- [Work to complete]
Output, word for word, every line from the start of the listing down to and including the line that contains "of single stitches"; include nothing else.

- [Information provided]
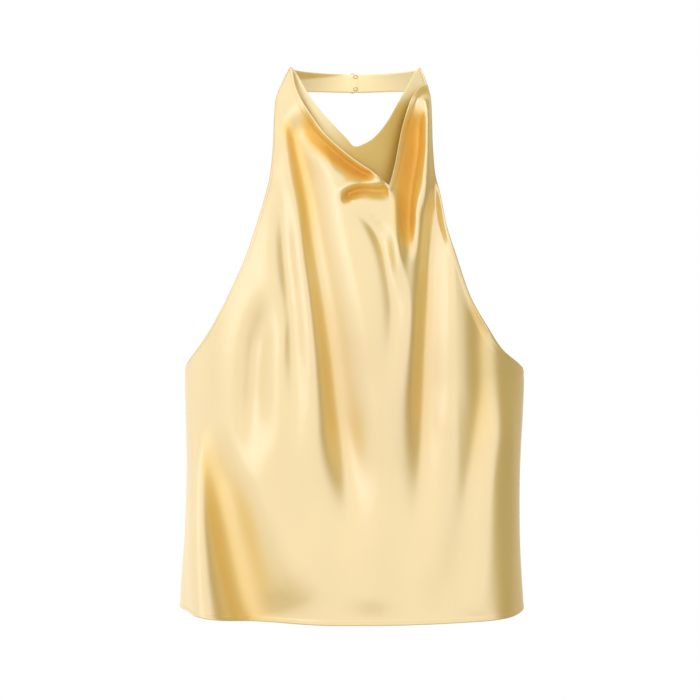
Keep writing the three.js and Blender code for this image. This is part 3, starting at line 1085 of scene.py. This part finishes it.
class StitchRow(NodeTree):
    """Rows of single stitches that lie on the cloth."""

    def __init__(self, stitch: Stitch, thread: bpy.types.Material) -> None:
        """Build the tree.

        Args:
            stitch: the kind of stitch.
            thread: the thread's finish.
        """
        super().__init__(stitch.name)
        pitch, length, width = (self.size(name, value) for name, value in stitch.sizes().items())
        curve = self.node("GeometryNodeMeshToCurve")
        spaced = self.node("GeometryNodeResampleCurve", mode="LENGTH")
        tangent = self.node("GeometryNodeInputTangent")
        out = self.node("GeometryNodeInputNamedAttribute", {"Name": "out"}, data_type="FLOAT_VECTOR")
        facing = self.node("FunctionNodeAxesToRotation", primary_axis="Z", secondary_axis="X")
        turn = self.node("FunctionNodeRandomValue", {"Seed": stitch.seed}, data_type="FLOAT_VECTOR")
        low, high = (next(i for i in turn.inputs if i.name == n and i.type == "VECTOR") for n in ("Min", "Max"))
        low.default_value, high.default_value = tuple(-t for t in STITCH_TURN), STITCH_TURN
        turned = self.node("FunctionNodeRotateRotation", rotation_space="LOCAL")
        bead = self.node("GeometryNodeMeshUVSphere", {"Segments": 8, "Rings": 5, "Radius": 0.5})
        shape = self.node("ShaderNodeCombineXYZ")
        stretched = self.node("GeometryNodeTransform")
        placed = self.node("GeometryNodeInstanceOnPoints")
        self.wire(pitch, spaced.inputs["Length"])
        self.wire(next(o for o in turn.outputs if o.type == "VECTOR"), turned.inputs["Rotate By"])
        for axis, socket in (("X", length), ("Y", width), ("Z", width)):
            self.wire(socket, shape.inputs[axis])
        self.connect(
            (self.start, "Geometry", curve, "Mesh"),
            (curve, "Curve", spaced, "Curve"),
            (out, "Attribute", facing, "Primary Axis"),
            (tangent, "Tangent", facing, "Secondary Axis"),
            (facing, "Rotation", turned, "Rotation"),
            (bead, "Mesh", stretched, "Geometry"),
            (shape, "Vector", stretched, "Scale"),
            (spaced, "Curve", placed, "Points"),
            (stretched, "Geometry", placed, "Instance"),
            (turned, "Rotation", placed, "Rotation"),
        )
        self.close(placed.outputs["Instances"], thread)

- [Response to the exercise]
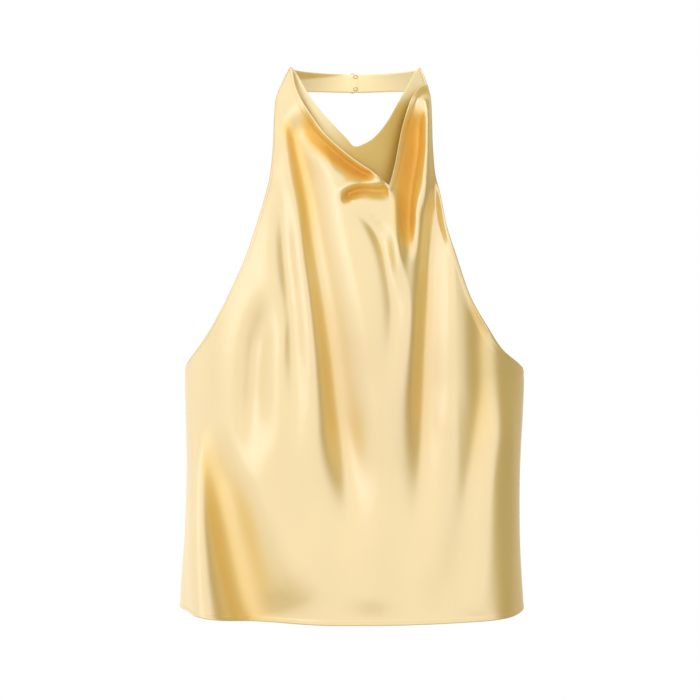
Keep writing the three.js and Blender code for this image. This is part 3, starting at line 1085 of scene.py. This part finishes it.
class StitchRow(NodeTree):
    """Rows of single stitches that lie on the cloth."""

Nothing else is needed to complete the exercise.